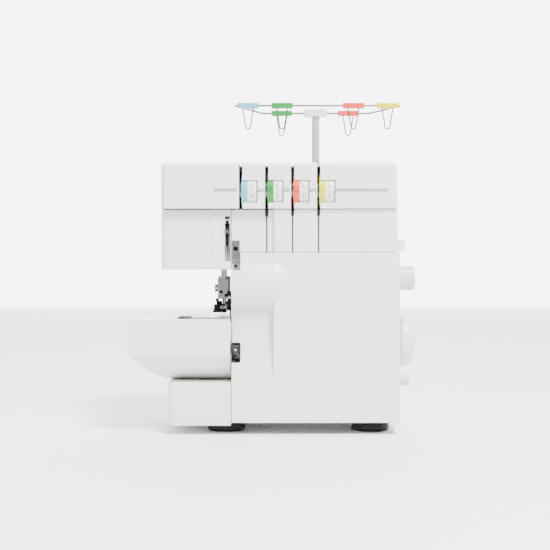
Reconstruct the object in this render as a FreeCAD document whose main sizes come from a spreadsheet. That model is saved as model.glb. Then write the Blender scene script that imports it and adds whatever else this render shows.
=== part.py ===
import FreeCAD, Part
import math
import os
import re

import Sketcher

# A four-thread domestic serger (overlock machine), built as an assembly.
# Frame: +X is the operator's right, +Y points away from the operator and +Z is up.
# The origin lies on the table top, under the middle of the machine's overall box.
# Units are millimetres.

DIMENSIONS = {
    # overall
    "half_width": 162,
    "half_depth": 142,
    "body_depth": 160,
    "body_top": 300,
    "wall": 2.5,
    "seam": 0.6,
    # heights of the casing joints
    "foot_height": 10,
    "foot_radius": 21.5,
    "floor_thick": 3,
    "base_top": 57,
    "bed_height": 127,
    "head_bottom": 182,
    "door_top": 200.5,
    "lip_height": 249,
    # sideways reach of the casings from the origin
    "head_reach": 126,
    "base_reach": 119,
    "side_reach": 138,
    "top_reach": 135,
    # front relief
    "bulge_proud": 8,
    "bulge_radius": 30,
    "bulge_height": 168,
    "bulge_end": 3,
    "panel_step": 3,
    "face_step": 8,
    "step_at": 0.7,
    "recess_depth": 11,
    "recess_right": 1.5,
    "recess_bottom": 58,
    "recess_top": 150,
    # looper door and its hinge
    "door_depth": 22,
    "hinge_back": 8,
    "hinge_height": 19,
    "hinge_radius": 2.5,
    # thread channels and tension dials
    "needle_to_slot": 21.2,
    "slot_pitch": 28.6,
    "slot_width": 3.6,
    "slot_foot": 241,
    "groove_width": 1.6,
    "dial_radius": 20,
    "dial_width": 15.6,
    "dial_proud": 3,
    "dial_height": 268,
    "tension_rod": 2.5,
    # cloth table and free arm
    "table_proud": 2,
    "table_depth": 150,
    "table_crease": 89,
    "table_keel": 46,
    "keel_radius": 76,
    "arm_reach": 112,
    "arm_front": 12,
    "arm_depth": 76,
    "plate_thick": 2,
    "plate_length": 46,
    "plate_depth": 52,
    # needle and presser line
    "needle_x": 59,
    "needle_to_column": 11,
    "needle_back": 60,
    "needle_bar_radius": 3.5,
    "presser_back": 76,
    "presser_bar_radius": 3,
    # drive
    "shaft_radius": 5,
    "shaft_back": 90,
    "shaft_height": 98,
    "wheel_radius": 31,
    "wheel_width": 20,
    "pulley_radius": 27,
    "motor_back": 132,
    "motor_height": 52,
    "motor_pulley_radius": 9,
    "belt_width": 8,
    "belt_thick": 2.2,
    # side dials
    "stitch_dial_radius": 14,
    "stitch_dial_reach": 21,
    "feed_dial_radius": 7.5,
    "feed_dial_reach": 16,
    # spool stand and thread tree
    "stand_left": 54,
    "stand_bottom": 204,
    "stand_thick": 15,
    "pin_pitch": 54,
    "pin_back": 54,
    "pin_radius": 3,
    "pin_length": 78,
    "pole_back": 89,
    "pole_radius": 5,
    "pole_top": 383,
    "guide_half_front": 106.5,
    "guide_half_rear": 71,
    "guide_depth": 71,
    "guide_wire": 1.2,
    "hook_wire": 0.8,
    # fits
    "running": 0.08,
    "gap": 0.3,
}

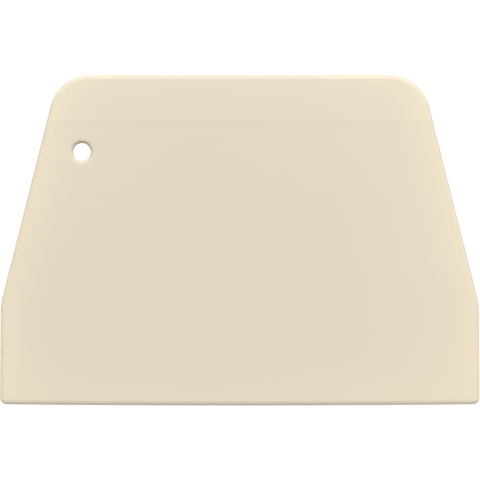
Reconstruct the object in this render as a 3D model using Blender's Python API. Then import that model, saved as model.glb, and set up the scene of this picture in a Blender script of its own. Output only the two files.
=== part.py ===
******
§ Your objective
Each line from the top of the material above through the line with "# Units are millimetres." must be echoed exactly, and no other line.

§ Output below
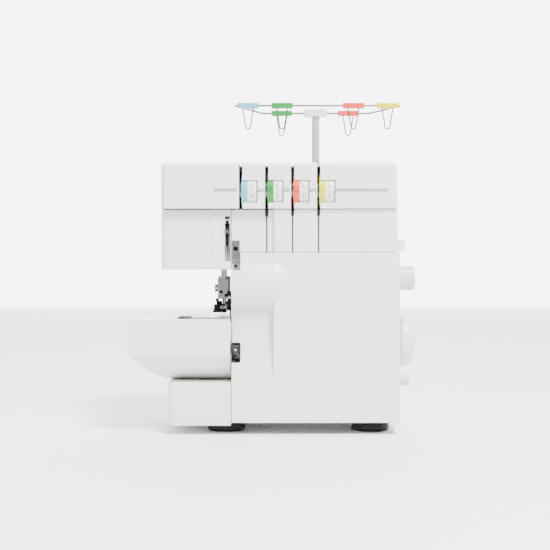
Reconstruct the object in this render as a FreeCAD document whose main sizes come from a spreadsheet. That model is saved as model.glb. Then write the Blender scene script that imports it and adds whatever else this render shows.
=== part.py ===
import FreeCAD, Part
import math
import os
import re

import Sketcher

# A four-thread domestic serger (overlock machine), built as an assembly.
# Frame: +X is the operator's right, +Y points away from the operator and +Z is up.
# The origin lies on the table top, under the middle of the machine's overall box.
# Units are millimetres.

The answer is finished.